Scientists are discovering that many forms of social change and innovation are not the result of “visible,” large-scale economic forces, policies, geographic factors, or charismatic leaders. They are, instead, the result of unintended interactions of contending, self-organizing social networks resulting in myriads of “invisible” micro-interactions. These interactions randomly recombine old rules and categories into new rules of interaction and exchange.

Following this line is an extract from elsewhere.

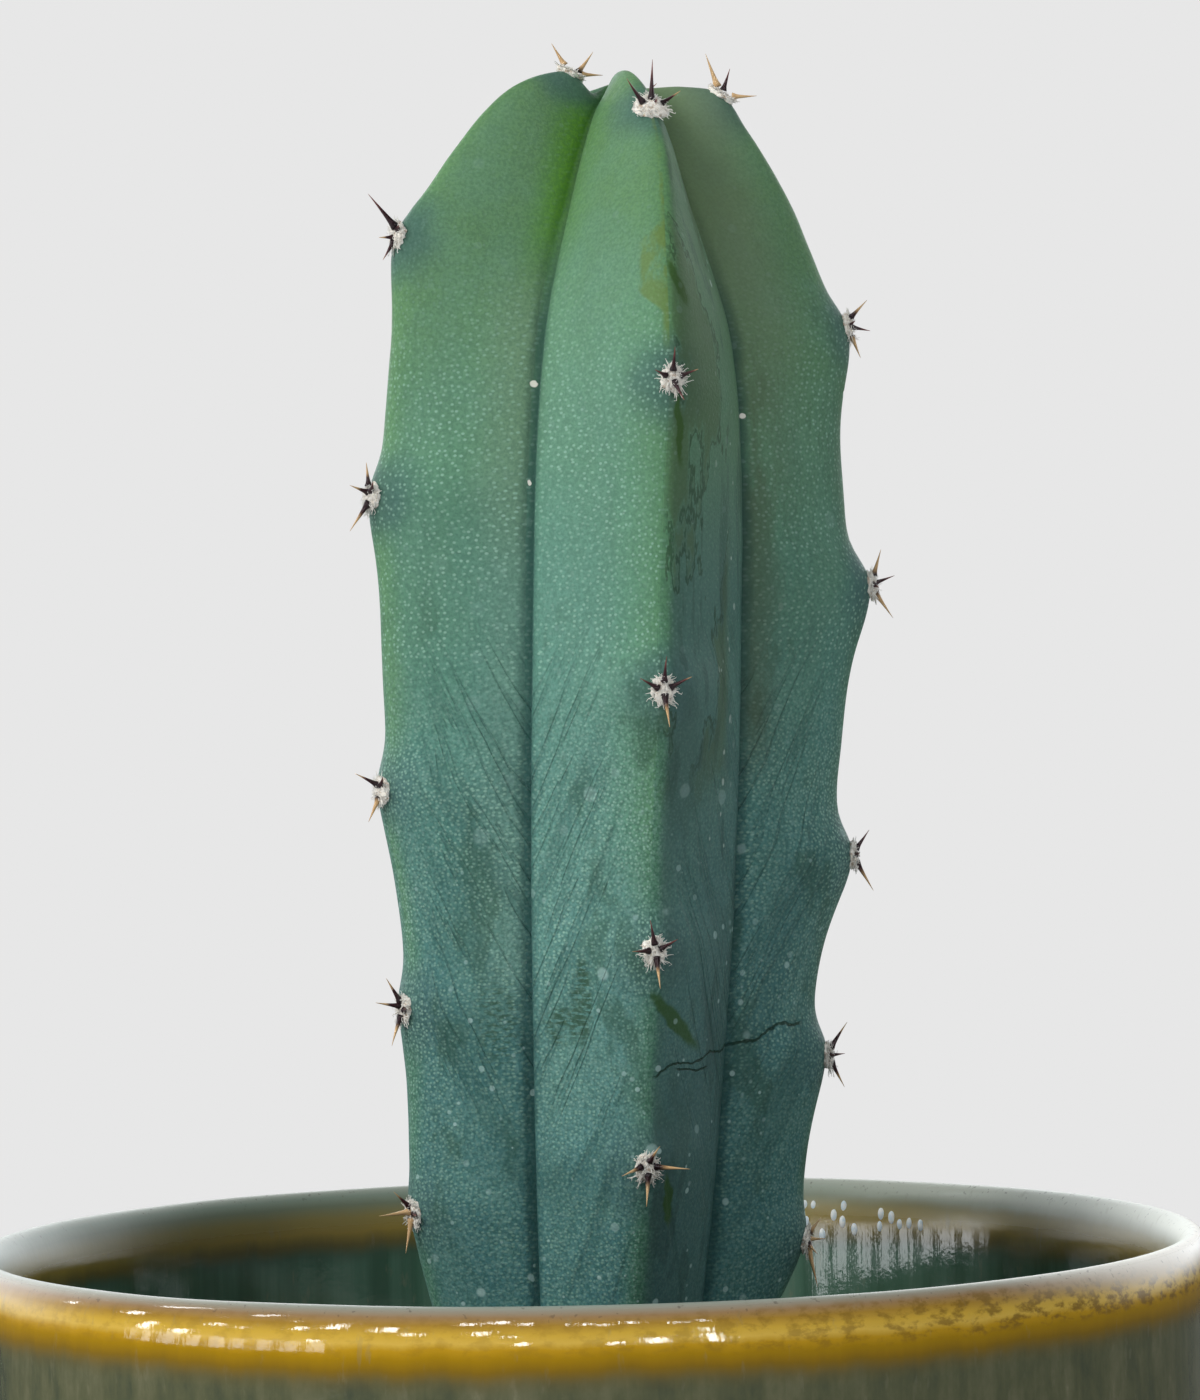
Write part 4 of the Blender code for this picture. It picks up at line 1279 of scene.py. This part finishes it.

The shift in perspective now underway is similar to the one that occurred following the discovery of bacteria and microorganisms as the source of disease. Until the invention of the microscope by Anthony van Leeuwenhoek in 1683, illness was thought to be caused by an imbalance in the four humors — yellow bile, black bile, phlegm and blood. Not until people could actually see the swimming of microorganisms was it feasible to posit a modern theory of disease and contagion. Likewise, the electron microscope and molecular biology were necessary to understand the genetic underpinnings of certain forms of disease, and thereby provide for a whole new class of treatments through regenerative medicine. In each phase in the progression of medical knowledge and treatment, it was necessary to go beyond surface descriptions and plunge into the depths and complexities of process that were initially invisible to the naked eye.

If, in our time, we regard “self-interest” as a self-evident concept, the new scientific findings are revealing that, as a matter of evolutionary history and human physiology, self-interest has a much broader meaning than that which is declared by mainstream economists.